Changes in feeding practices, i.e. a sudden increase in grain, changes in type of hay or grain, or greater than 5-kg concentrate per horse per day, have been linked to increased colic risk, as well as feeding of pelleted feeds and sweet feeds, compared to no grain at all.

Lower in fiber, grain diets have been shown to decrease colon water content, due to lesser ability to bind water. Grain also is said to increase gut gas production, predisposing to tympany, distention and displacements.

What seems basic to these feeding practices and association with colic is dietary change as well as deviation from feeding the horse because the animal would naturally graze in open pasture. In some cases, it was noted that feeding grain soon after being brought in from pasture increased risk, while keeping horses out on pasture while feeding grain decreased risk.

While one can properly feed horses by incorporating concentrate to its diet, the basic need for about 1.5-2.0 percent roughage is important. Nibbling eating behavior on lush pasture, and without abrupt dietary changes, if hay is also available, decreases the risk.

In some studies, feeding small amounts of grain at frequent intervals has been reported to decrease the large-colon water shifts. Though one study showed that feeding grain more than twice daily was related to increased colic risk, the total amount of grain consumed may have been the culprit rather than the frequency of feeding.


Several studies have demonstrated that access to pasture and increased opportunity for grazing are related to reduced risk of colic, while one study associated increased hours of stabling with increased risk.

The major concern associated with pasture and increased risk of colic is grass sickness or overindulgence of fresh lush spring pasture.

As opposed to various time periods turned out to pasture, it was shown that spending 100 percent of time in a stall was significantly associated with increased risk of colic (in one study), and that horses having less access to pasture were at risk to colic.

Management practices

Confinement has been shown to be both a positive and negative influence on colic risk. According to White, a VMRCVM study showed that housing and confinement on farms in the area were not a colic risk factor, while other studies showed that increased confinement and reduced activity may lead to higher risk of cecal and large-colon impaction.

Looking forward

Cohen proposes that even with the epidemiological information already considered, new statistical and epidemiological models "are needed to address the many deficiencies in our knowledge about the causes of colic in horses.

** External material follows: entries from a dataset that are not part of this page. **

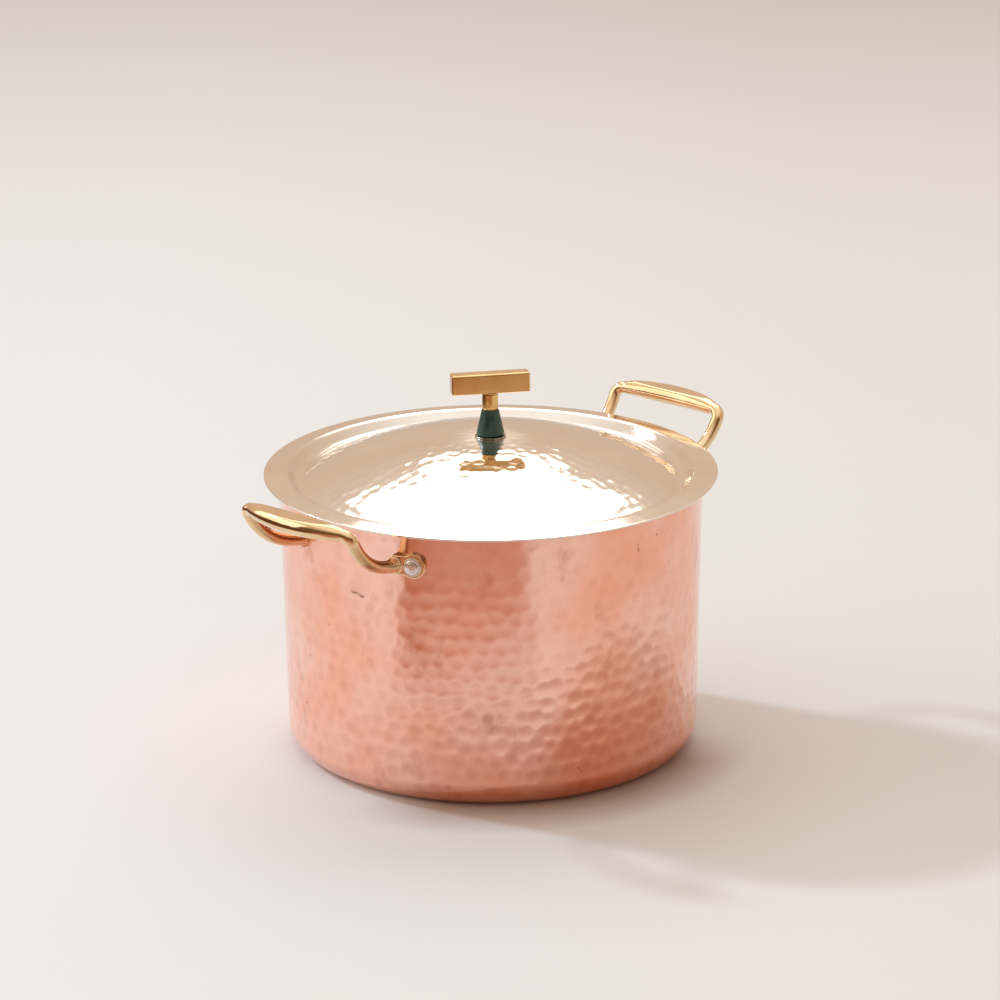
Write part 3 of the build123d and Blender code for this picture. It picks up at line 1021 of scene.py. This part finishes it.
cone = turned(
    [
        (screw_hole_radius, cone_foot, 0, 0.001),
        (cone_foot_radius, cone_foot, cone_foot_rounding, 0.0004),
        (cone_top_radius, cone_top, 0.0003, 0.0008),
        (screw_hole_radius, cone_top, 0, 0.001),
    ],
    knob_steps,
    closed=True,
)
resin, tree, shader = new_material("green_resin", Specular_IOR_Level=0.5)
swirl = add_noise(tree, object_place(tree, (1, 1, 0.45)), 240, 4, 0.6)
colour_by(tree, shader, swirl, (0.3, (0.012, 0.040, 0.028)), (0.7, (0.030, 0.078, 0.056)))
roughness_by(tree, shader, swirl, 0.26, 0.42)
add_bump(tree, shader, circular_grain(tree, 2400), 0.00003, 0.6)
finished("resin_cone", cone, "lid", ["knob_cone"], resin)

neck = turned(
    [
        (0, cone_top, 0, 0.002),
        (neck_radius - neck_edge, cone_top, 0, 0.002),
        (neck_radius, cone_top + neck_edge, 0, 0.001),
        (neck_radius, bar_foot - neck_edge, 0, 0.001),
        (neck_radius - neck_edge, bar_foot, 0, 0.001),
        (0, bar_foot, 0, 0.002),
    ],
    knob_steps,
)
brass, tree, shader = new_material("turned_brass", Metallic=1.0)
grain = circular_grain(tree, 3000)
colour_by(tree, shader, grain, (0.3, (0.70, 0.43, 0.16)), (0.7, (0.82, 0.56, 0.24)))
roughness_by(tree, shader, grain, 0.06, 0.13)
add_bump(tree, shader, grain, 0.00002, 0.8)
finished("turned_neck", neck, "lid", ["knob_neck"], brass)

bar = bmesh.new()
bmesh.ops.create_cube(bar, size=1, matrix=Matrix.Diagonal((bar_length, bar_width, bar_height, 1)))
bmesh.ops.bevel(
    bar, geom=bar.edges[:], offset=bar_edge, offset_type="OFFSET", affect="EDGES", segments=3, profile=0.5,
    material=-1, clamp_overlap=True,
)
bmesh.ops.transform(
    bar, verts=bar.verts,
    matrix=Matrix.Translation((0, 0, bar_foot + bar_height / 2)) @ Matrix.Rotation(bar_turn, 4, "Z"),
)
bar_brass, tree, shader = new_material("brushed_brass", Metallic=1.0, Coat_Weight=0.8, Coat_Roughness=0.12)
brushed = add_noise(tree, object_place(tree, (12, 700, 700), -bar_turn), 3, 4, 0.6)
cloudy = add_noise(tree, object_place(tree), 60, 3)
colour_by(tree, shader, cloudy, (0.35, (0.69, 0.43, 0.16)), (0.65, (0.78, 0.53, 0.22)))
roughness_by(tree, shader, brushed, 0.17, 0.25)
add_bump(tree, shader, brushed, 0.000004, 0.6)
piece = finished("square_bar", bar, "lid", ["knob_bar"], bar_brass)
crisp = piece.modifiers.new("crisp", "WEIGHTED_NORMAL")
crisp.keep_sharp = True

# Washer and slotted screw: they clamp the knob from under the lid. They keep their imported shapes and
# take the rivets' polished steel.
for name in ("lid_washer", "lid_screw"):
    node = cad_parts[name]
    node.data.materials.clear()
    node.data.materials.append(steel)
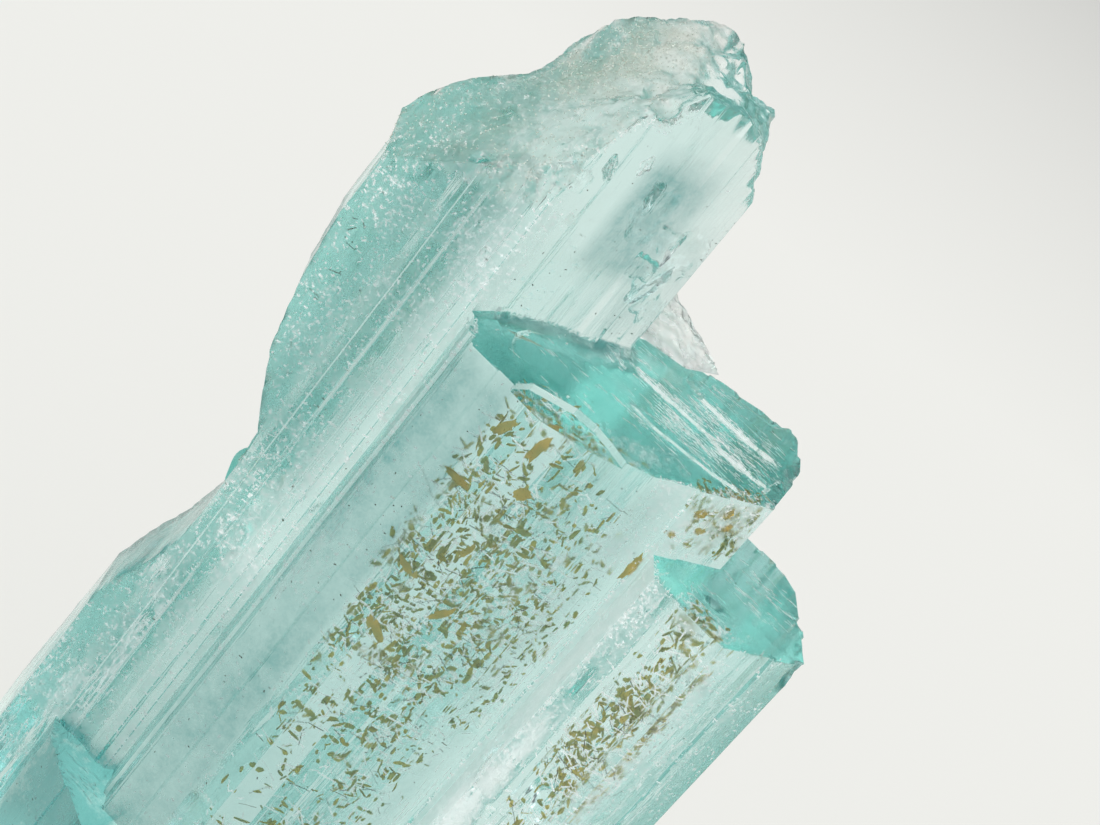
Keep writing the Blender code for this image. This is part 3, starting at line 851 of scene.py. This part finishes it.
def finish_at(kind, p, worn, riser):
    """What the materials and the strewn pieces read at a vertex, one value for each of FINISHES."""
    frost = frost_at(p) if kind == "prism" else slope_frost(p)
    pepper = max(0.0, noise.noise(p * 0.35) + 0.8 * noise.noise(p * 1.1))
    return {
        "frost": WORN_FROST if worn or riser else frost,
        "broken": 1.0 if kind in ("broken", "top") else 0.0,
        "stained": stain_at(p) if kind == "broken" else 0.0,
        # On a riser, a chipped or stepped face below the break, the deep tint is painted shade, mottled by
        # noise.
        "deep": 0.7 + 1.0 * noise.noise(p * 1.1) if riser else deep_at(p),
        "peppered": pepper if kind in ("prism", "top") else 0.0,
        "snowy": frost if kind == "broken" or kind == "prism" and not worn else 0.0,
    }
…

"Statistical models that might be applied include principal-components analysis and related methods or neural networks, which may provide a method for better defining the simultaneous contributions of groups of variables contributing to colic, the complex pathways by which predisposing factors may result in colic, or both," Cohen says.

"Epidemiological models other than the risk-factor-identification approach that is currently dominant, or more communal-based approaches, may be needed," Cohen adds.

While the majority of clinical cases of colic are based in the general horse population, most of the studies investigating the possible cause(s) have been conducted at universities and teaching hospitals. It's another concern, Cohen adds, because results from such studies may have limited applicability to the general horse population.

Information is needed from private-practice clinicians, which may be more representative of horses and colic incidence. "Collecting reliable data from practitioners selected in an unbiased manner could provide extremely valuable information," Cohen suggests.

"We will never eliminate colic in horses, but I do believe some can be reduced by better management. And more data are needed to establish practices and circumstances that are risky or salutary," Cohen adds. "This will require both funding and effort."